Sometimes I walk around with my 5D and one prime lens chosen at random. I'm only allowed to make images that work with that lens; no cropping. Yes, this means I have to walk around to compose the picture, and sometimes I have to walk away because nothing fits with the lens, but so what? Because the important thing is to look at a scene and be able to see the picture instead of the actual objects in view. (Ansel Adams called that pre-visualization.)
posted by phliar at 5:41 PM on April 23, 2010 [2 favorites]

I think people are taking the “zoom with your feet” thing too literally. It’s not supposed to mean “walk closer to your subject and that will exactly duplicate the effects of zooming a lens.” Yes, walking closer will change your perspective, but sometimes that’s a good thing.

This is exactly right. Zoom with your feet is the best advice to give to a photographer who's shy about taking pictures of people or creating intimate images. That's why most aspiring photojournalists hear this advice. A zoom lens often makes for a sterile stand-offish image, and a wider lens often forces you to talk to your subjects, which will in turn lead to better pictures. Better pictures, here, doesn't necessarily mean technically or aesthetically better, but instead, perhaps, more meaningful, emotive, intimate, and thoughtful pictures.
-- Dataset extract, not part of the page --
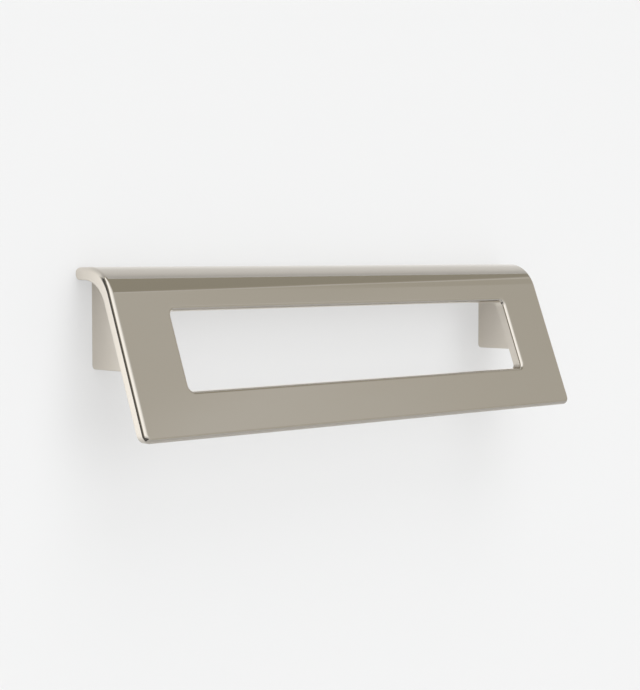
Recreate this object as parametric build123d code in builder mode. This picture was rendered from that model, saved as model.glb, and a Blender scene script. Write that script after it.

A good photographer can do that with a long lens, too, but the way a short lens forces you to get into a scene might well take you to another, dare I say, philosophical level with your pictures.
posted by msbrauer at 2:43 AM on April 24, 2010

A zoom lens often makes for a sterile stand-offish image, and a wider lens often forces you to talk to your subjects, which will in turn lead to better pictures.

That’s a good way to phrase it, and it reminds me: you might want to flip through a copy of National Geographic. The photogs often use surprisingly wide lenses for people shots—wider than I’d be comfortable with—with awesome results. They make you feel there in a way that photos made with a longer lens don’t.
posted by Garak at 7:40 AM on April 24, 2010

Thank you all very much. I took your advice to heart and there's some improvement already (315 pics yesterday and I actually liked one or two!)